↓↓↓

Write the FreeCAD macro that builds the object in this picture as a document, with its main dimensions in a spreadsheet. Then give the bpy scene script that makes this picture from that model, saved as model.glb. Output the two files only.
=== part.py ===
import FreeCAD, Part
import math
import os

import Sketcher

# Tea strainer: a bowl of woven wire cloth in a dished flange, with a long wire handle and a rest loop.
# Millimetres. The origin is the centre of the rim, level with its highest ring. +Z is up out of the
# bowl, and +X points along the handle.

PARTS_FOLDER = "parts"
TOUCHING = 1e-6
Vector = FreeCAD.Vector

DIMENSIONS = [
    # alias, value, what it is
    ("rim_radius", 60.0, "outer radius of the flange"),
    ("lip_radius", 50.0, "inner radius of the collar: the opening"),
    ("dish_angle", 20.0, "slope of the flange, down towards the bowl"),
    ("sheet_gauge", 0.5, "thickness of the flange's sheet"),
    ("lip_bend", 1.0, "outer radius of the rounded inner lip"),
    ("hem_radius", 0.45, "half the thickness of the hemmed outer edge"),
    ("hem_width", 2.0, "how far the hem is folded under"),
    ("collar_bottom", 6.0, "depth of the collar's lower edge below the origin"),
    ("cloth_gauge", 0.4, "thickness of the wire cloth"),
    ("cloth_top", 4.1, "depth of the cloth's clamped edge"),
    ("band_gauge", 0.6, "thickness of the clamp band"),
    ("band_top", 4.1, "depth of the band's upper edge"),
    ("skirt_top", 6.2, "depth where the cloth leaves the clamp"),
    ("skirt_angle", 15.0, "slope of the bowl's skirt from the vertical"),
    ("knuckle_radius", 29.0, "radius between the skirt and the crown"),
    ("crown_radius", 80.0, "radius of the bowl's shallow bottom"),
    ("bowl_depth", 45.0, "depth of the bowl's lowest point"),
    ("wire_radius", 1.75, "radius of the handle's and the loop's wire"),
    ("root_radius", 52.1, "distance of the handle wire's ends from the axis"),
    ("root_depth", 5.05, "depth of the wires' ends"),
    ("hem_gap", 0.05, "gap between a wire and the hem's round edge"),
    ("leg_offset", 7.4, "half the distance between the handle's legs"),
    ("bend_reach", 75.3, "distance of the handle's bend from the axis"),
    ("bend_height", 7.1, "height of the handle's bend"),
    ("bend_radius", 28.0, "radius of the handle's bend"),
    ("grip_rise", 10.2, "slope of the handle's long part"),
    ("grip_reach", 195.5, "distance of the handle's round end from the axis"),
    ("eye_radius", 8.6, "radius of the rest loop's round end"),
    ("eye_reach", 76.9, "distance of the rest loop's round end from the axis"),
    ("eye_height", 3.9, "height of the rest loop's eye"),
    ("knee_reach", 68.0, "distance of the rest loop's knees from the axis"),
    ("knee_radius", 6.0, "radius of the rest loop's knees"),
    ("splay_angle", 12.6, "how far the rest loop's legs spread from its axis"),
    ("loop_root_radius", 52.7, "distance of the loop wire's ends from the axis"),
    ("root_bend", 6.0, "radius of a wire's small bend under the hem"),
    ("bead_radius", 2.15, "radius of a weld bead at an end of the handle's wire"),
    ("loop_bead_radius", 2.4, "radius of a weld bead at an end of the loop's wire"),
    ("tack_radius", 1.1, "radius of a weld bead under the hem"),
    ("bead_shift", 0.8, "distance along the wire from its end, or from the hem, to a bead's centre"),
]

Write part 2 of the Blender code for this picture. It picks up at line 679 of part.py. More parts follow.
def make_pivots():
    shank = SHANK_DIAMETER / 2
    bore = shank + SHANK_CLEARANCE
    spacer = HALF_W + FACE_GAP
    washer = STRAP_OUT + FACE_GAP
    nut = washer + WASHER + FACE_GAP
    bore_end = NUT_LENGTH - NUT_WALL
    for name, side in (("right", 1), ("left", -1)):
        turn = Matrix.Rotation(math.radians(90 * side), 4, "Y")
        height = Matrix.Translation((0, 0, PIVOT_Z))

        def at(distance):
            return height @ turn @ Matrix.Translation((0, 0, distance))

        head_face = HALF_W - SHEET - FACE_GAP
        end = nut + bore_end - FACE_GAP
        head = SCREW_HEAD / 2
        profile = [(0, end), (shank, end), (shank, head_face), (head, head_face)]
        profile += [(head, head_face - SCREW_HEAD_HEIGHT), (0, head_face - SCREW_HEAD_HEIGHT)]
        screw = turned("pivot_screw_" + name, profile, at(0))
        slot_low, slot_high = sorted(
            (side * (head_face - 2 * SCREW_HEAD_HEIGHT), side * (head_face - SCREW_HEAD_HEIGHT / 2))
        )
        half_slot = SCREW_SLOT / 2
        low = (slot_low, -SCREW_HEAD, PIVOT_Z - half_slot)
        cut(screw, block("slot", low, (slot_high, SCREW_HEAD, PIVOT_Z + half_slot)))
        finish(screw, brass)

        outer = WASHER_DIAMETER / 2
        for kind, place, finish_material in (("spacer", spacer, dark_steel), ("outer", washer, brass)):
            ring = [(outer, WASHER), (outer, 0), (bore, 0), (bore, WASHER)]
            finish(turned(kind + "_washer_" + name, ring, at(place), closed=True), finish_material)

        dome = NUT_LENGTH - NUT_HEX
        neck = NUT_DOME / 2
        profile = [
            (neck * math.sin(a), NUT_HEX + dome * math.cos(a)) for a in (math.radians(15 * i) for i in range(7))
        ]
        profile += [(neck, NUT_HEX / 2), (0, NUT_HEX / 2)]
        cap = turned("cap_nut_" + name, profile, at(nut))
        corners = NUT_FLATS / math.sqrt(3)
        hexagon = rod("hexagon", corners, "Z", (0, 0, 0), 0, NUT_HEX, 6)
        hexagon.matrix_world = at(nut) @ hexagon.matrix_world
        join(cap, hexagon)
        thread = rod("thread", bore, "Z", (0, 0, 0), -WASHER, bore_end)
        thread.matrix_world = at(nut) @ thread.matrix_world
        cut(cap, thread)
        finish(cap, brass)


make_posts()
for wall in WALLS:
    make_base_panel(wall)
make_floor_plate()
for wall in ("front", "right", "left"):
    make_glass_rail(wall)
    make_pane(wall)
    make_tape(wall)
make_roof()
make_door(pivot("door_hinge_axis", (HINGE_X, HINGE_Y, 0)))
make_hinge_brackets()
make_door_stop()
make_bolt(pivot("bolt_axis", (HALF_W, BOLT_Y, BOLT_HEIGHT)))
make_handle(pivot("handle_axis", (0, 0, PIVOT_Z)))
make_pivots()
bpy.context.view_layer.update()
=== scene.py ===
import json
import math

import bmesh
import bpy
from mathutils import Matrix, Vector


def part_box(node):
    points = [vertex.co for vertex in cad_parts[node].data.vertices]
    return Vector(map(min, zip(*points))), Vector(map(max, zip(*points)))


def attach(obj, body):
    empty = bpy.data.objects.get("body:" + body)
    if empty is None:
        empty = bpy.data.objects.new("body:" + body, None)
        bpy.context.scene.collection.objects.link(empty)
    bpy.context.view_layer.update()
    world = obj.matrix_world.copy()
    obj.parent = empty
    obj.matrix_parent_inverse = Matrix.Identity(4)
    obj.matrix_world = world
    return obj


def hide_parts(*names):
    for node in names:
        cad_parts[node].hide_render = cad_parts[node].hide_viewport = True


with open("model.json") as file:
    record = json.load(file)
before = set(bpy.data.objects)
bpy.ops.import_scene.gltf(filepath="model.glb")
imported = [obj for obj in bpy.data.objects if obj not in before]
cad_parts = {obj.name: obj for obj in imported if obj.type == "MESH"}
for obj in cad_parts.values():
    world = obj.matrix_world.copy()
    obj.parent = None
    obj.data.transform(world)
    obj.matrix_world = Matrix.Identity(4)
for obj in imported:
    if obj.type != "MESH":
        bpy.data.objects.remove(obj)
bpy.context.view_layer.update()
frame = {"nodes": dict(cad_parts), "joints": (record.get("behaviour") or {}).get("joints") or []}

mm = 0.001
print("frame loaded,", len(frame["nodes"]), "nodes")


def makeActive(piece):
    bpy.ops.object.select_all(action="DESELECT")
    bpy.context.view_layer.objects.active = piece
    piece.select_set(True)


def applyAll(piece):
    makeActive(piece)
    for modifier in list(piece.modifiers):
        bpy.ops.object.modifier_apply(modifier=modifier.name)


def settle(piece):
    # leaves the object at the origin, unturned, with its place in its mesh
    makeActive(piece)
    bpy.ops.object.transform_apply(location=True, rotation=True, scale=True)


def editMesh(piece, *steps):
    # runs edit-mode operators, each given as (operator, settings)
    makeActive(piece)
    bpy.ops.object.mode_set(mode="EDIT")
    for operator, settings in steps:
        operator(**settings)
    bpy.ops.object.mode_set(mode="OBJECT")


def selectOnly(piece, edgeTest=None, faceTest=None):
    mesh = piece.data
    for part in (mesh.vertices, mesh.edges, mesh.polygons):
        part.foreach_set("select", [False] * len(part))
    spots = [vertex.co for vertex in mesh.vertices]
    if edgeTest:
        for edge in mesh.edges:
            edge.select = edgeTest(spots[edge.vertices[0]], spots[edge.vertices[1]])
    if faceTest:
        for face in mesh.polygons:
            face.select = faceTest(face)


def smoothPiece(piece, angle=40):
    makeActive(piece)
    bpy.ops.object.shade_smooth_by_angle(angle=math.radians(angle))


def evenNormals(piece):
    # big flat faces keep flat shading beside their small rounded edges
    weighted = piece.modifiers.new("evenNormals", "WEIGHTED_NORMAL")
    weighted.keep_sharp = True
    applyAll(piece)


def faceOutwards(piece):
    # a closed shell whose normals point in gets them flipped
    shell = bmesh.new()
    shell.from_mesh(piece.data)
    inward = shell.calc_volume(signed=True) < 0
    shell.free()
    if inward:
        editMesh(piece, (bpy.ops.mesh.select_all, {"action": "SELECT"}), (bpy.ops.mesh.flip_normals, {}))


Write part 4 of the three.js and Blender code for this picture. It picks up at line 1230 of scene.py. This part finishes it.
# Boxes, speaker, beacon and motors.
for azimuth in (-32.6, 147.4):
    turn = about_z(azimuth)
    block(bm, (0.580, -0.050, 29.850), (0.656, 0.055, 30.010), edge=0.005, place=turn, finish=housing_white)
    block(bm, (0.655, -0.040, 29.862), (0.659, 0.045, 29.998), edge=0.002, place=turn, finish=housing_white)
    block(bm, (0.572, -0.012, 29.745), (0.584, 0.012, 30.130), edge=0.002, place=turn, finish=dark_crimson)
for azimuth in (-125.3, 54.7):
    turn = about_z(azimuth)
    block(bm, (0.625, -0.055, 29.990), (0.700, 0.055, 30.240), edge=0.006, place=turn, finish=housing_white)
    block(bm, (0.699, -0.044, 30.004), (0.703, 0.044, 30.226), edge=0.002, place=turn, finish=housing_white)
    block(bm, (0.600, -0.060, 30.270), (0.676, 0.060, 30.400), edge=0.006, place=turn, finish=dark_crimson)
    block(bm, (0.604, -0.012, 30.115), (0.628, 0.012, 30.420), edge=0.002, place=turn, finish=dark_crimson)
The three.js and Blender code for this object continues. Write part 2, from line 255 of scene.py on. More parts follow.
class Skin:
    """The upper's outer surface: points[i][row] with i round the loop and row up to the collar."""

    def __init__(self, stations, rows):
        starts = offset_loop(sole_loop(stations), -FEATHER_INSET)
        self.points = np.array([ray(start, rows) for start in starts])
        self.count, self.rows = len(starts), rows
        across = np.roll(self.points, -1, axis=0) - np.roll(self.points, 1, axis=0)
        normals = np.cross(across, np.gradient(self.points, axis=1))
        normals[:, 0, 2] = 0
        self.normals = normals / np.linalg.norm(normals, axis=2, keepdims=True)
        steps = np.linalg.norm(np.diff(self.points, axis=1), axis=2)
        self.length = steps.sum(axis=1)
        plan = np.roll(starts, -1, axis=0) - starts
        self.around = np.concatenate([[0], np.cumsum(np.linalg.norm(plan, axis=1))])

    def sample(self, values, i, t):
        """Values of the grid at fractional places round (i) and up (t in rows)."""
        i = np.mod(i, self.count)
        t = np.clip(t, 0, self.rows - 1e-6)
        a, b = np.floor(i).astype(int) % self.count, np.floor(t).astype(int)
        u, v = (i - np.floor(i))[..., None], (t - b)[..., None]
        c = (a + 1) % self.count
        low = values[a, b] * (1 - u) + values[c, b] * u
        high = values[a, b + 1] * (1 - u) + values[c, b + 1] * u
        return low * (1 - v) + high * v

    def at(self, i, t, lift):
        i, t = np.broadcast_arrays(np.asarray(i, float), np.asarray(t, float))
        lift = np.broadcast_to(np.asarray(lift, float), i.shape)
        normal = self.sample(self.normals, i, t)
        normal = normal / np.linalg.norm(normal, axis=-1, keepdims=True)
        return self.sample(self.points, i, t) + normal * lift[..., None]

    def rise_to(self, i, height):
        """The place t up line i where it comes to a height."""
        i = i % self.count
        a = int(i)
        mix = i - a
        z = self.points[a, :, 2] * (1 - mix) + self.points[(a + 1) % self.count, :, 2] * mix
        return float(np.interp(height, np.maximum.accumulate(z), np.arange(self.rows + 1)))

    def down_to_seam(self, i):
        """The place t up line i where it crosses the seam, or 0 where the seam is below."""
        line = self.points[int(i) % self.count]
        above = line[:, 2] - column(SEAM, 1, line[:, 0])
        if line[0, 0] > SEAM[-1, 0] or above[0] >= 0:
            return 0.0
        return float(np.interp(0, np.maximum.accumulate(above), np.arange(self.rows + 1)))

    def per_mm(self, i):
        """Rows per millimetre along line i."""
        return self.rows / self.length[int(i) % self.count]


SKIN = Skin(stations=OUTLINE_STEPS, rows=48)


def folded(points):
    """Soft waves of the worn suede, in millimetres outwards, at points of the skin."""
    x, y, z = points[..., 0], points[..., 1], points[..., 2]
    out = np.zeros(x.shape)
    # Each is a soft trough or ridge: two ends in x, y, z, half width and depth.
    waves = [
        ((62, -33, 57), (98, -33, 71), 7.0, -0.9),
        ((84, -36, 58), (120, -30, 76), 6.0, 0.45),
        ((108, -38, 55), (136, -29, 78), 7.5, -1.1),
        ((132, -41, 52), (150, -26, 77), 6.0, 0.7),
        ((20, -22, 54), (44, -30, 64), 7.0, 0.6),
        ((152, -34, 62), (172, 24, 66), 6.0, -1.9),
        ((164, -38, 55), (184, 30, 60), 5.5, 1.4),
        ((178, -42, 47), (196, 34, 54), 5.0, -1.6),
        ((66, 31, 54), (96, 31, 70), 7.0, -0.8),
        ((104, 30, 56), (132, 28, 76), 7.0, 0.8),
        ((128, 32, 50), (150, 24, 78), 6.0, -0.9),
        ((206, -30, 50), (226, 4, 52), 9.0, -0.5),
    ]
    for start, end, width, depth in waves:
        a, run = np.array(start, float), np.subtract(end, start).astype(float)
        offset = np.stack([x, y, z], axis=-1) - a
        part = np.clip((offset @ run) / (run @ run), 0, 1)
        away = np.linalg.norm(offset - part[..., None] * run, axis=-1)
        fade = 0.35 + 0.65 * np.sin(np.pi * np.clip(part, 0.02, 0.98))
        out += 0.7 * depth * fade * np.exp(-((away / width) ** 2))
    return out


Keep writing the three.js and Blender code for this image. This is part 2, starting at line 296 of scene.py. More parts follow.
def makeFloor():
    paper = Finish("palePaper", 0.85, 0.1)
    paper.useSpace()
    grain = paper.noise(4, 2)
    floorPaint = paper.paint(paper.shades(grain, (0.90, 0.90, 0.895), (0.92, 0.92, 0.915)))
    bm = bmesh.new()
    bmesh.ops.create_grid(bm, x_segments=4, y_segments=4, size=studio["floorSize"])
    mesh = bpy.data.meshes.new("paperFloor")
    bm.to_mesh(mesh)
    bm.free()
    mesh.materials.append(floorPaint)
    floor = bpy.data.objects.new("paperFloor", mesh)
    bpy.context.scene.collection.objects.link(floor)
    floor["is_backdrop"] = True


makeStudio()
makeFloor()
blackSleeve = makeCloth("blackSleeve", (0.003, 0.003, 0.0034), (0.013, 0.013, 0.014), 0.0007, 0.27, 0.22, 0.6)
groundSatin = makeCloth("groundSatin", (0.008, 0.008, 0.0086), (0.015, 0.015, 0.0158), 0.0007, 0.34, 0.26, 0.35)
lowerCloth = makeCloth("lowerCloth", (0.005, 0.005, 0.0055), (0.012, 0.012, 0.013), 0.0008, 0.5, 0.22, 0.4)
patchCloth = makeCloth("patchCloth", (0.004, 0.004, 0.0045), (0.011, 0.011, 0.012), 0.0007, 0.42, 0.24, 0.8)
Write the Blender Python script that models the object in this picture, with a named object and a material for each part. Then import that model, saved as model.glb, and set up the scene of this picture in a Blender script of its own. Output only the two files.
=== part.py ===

↑↑↑

Do this: Above is a listing; print exactly its lines from the one with "points = [vertex.co" through the one with "in imported if", and no other lines.

Full solution:
    points = [vertex.co for vertex in cad_parts[node].data.vertices]
    return Vector(map(min, zip(*points))), Vector(map(max, zip(*points)))


def attach(obj, body):
    empty = bpy.data.objects.get("body:" + body)
    if empty is None:
        empty = bpy.data.objects.new("body:" + body, None)
        bpy.context.scene.collection.objects.link(empty)
    bpy.context.view_layer.update()
    world = obj.matrix_world.copy()
    obj.parent = empty
    obj.matrix_parent_inverse = Matrix.Identity(4)
    obj.matrix_world = world
    return obj


def hide_parts(*names):
    for node in names:
        cad_parts[node].hide_render = cad_parts[node].hide_viewport = True


with open("model.json") as file:
    record = json.load(file)
before = set(bpy.data.objects)
bpy.ops.import_scene.gltf(filepath="model.glb")
imported = [obj for obj in bpy.data.objects if obj not in before]
cad_parts = {obj.name: obj for obj in imported if obj.type == "MESH"}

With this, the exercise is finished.